What this task involves |
Exactly the lines from the start of the data through the line containing "wood.tint(pale_zone, (0.70, 0.28, 0.15))" should be output, with both ends kept and nothing added.
----------
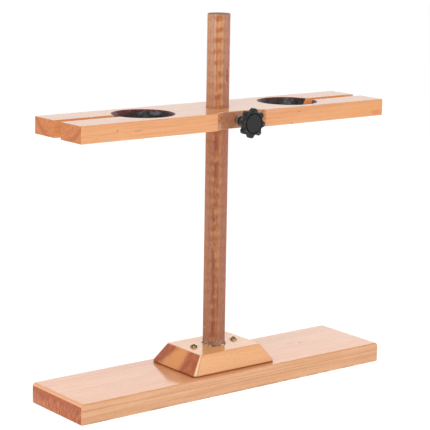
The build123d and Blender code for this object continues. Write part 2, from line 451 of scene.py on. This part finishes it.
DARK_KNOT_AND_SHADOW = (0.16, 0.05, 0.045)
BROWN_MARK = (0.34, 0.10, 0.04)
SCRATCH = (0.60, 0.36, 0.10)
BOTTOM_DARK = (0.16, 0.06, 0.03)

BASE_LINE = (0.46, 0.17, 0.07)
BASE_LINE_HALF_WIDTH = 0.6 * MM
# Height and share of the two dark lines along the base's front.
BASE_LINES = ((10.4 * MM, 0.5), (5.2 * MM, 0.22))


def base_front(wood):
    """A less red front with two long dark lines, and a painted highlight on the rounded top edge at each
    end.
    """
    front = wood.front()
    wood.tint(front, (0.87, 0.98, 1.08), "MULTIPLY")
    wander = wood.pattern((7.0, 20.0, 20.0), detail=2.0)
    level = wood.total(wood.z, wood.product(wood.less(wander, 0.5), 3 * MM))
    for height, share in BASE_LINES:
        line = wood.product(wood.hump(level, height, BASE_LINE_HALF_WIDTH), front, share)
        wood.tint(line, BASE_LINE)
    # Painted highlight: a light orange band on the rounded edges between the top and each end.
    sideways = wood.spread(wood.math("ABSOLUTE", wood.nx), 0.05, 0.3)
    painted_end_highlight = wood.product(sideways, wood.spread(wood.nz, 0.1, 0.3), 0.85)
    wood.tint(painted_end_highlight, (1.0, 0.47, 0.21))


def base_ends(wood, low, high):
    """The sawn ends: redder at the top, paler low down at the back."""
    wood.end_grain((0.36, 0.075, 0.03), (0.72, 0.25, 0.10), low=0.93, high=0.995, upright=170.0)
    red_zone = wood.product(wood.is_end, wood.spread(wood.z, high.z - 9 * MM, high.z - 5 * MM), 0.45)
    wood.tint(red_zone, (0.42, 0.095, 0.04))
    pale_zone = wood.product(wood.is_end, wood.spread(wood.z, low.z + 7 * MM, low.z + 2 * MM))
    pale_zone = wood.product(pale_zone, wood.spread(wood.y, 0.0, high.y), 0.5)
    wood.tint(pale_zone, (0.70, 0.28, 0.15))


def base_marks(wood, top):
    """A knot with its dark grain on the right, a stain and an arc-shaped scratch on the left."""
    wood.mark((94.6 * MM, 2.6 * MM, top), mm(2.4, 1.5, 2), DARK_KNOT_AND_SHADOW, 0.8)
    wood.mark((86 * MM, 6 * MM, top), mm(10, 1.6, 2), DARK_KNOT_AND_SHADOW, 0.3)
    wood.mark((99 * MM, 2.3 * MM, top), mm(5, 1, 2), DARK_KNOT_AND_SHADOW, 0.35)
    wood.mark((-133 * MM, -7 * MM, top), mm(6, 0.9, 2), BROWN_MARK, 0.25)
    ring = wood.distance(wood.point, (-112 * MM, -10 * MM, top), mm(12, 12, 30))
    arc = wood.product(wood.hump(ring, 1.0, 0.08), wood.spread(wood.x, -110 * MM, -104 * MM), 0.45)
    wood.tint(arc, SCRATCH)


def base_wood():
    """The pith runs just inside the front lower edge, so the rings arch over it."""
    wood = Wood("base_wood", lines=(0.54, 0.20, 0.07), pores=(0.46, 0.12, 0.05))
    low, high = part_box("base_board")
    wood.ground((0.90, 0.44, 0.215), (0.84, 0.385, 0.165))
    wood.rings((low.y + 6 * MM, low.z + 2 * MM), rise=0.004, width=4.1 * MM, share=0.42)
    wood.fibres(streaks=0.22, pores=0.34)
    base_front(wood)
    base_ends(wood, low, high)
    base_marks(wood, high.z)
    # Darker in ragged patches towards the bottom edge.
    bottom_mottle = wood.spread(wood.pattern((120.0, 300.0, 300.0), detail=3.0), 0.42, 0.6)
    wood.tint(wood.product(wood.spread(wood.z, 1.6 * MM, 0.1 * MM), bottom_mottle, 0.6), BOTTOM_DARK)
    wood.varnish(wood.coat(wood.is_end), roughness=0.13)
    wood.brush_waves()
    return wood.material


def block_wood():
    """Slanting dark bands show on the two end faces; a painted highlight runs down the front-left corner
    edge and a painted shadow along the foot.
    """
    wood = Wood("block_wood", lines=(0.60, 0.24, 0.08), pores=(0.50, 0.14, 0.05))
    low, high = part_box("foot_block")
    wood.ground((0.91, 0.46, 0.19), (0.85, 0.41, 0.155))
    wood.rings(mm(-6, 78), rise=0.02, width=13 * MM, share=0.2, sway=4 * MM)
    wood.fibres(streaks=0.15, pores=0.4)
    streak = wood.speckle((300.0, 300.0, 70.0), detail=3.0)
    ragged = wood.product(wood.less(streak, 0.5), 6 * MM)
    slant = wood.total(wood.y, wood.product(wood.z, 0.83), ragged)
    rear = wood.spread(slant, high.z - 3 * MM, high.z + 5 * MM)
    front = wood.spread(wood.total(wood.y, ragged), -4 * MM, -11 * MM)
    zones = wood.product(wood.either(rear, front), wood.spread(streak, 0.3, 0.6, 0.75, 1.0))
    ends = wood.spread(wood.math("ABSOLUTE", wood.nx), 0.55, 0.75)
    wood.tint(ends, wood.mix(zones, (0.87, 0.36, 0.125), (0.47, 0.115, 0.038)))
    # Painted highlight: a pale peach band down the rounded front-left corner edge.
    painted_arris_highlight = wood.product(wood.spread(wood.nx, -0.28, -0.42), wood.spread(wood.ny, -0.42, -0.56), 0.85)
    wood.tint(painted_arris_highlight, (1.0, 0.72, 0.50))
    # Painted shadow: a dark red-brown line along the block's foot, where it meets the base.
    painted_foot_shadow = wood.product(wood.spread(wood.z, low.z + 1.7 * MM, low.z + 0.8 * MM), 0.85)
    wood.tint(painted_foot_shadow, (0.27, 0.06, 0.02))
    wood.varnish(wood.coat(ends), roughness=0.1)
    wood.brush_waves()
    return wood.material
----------
Finished exercise |
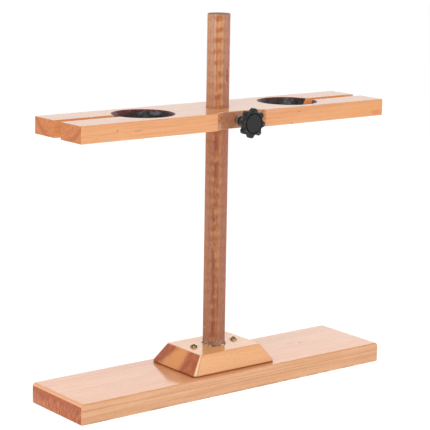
The build123d and Blender code for this object continues. Write part 2, from line 451 of scene.py on. This part finishes it.
DARK_KNOT_AND_SHADOW = (0.16, 0.05, 0.045)
BROWN_MARK = (0.34, 0.10, 0.04)
SCRATCH = (0.60, 0.36, 0.10)
BOTTOM_DARK = (0.16, 0.06, 0.03)

BASE_LINE = (0.46, 0.17, 0.07)
BASE_LINE_HALF_WIDTH = 0.6 * MM
# Height and share of the two dark lines along the base's front.
BASE_LINES = ((10.4 * MM, 0.5), (5.2 * MM, 0.22))


def base_front(wood):
    """A less red front with two long dark lines, and a painted highlight on the rounded top edge at each
    end.
    """
    front = wood.front()
    wood.tint(front, (0.87, 0.98, 1.08), "MULTIPLY")
    wander = wood.pattern((7.0, 20.0, 20.0), detail=2.0)
    level = wood.total(wood.z, wood.product(wood.less(wander, 0.5), 3 * MM))
    for height, share in BASE_LINES:
        line = wood.product(wood.hump(level, height, BASE_LINE_HALF_WIDTH), front, share)
        wood.tint(line, BASE_LINE)
    # Painted highlight: a light orange band on the rounded edges between the top and each end.
    sideways = wood.spread(wood.math("ABSOLUTE", wood.nx), 0.05, 0.3)
    painted_end_highlight = wood.product(sideways, wood.spread(wood.nz, 0.1, 0.3), 0.85)
    wood.tint(painted_end_highlight, (1.0, 0.47, 0.21))


def base_ends(wood, low, high):
    """The sawn ends: redder at the top, paler low down at the back."""
    wood.end_grain((0.36, 0.075, 0.03), (0.72, 0.25, 0.10), low=0.93, high=0.995, upright=170.0)
    red_zone = wood.product(wood.is_end, wood.spread(wood.z, high.z - 9 * MM, high.z - 5 * MM), 0.45)
    wood.tint(red_zone, (0.42, 0.095, 0.04))
    pale_zone = wood.product(wood.is_end, wood.spread(wood.z, low.z + 7 * MM, low.z + 2 * MM))
    pale_zone = wood.product(pale_zone, wood.spread(wood.y, 0.0, high.y), 0.5)
    wood.tint(pale_zone, (0.70, 0.28, 0.15))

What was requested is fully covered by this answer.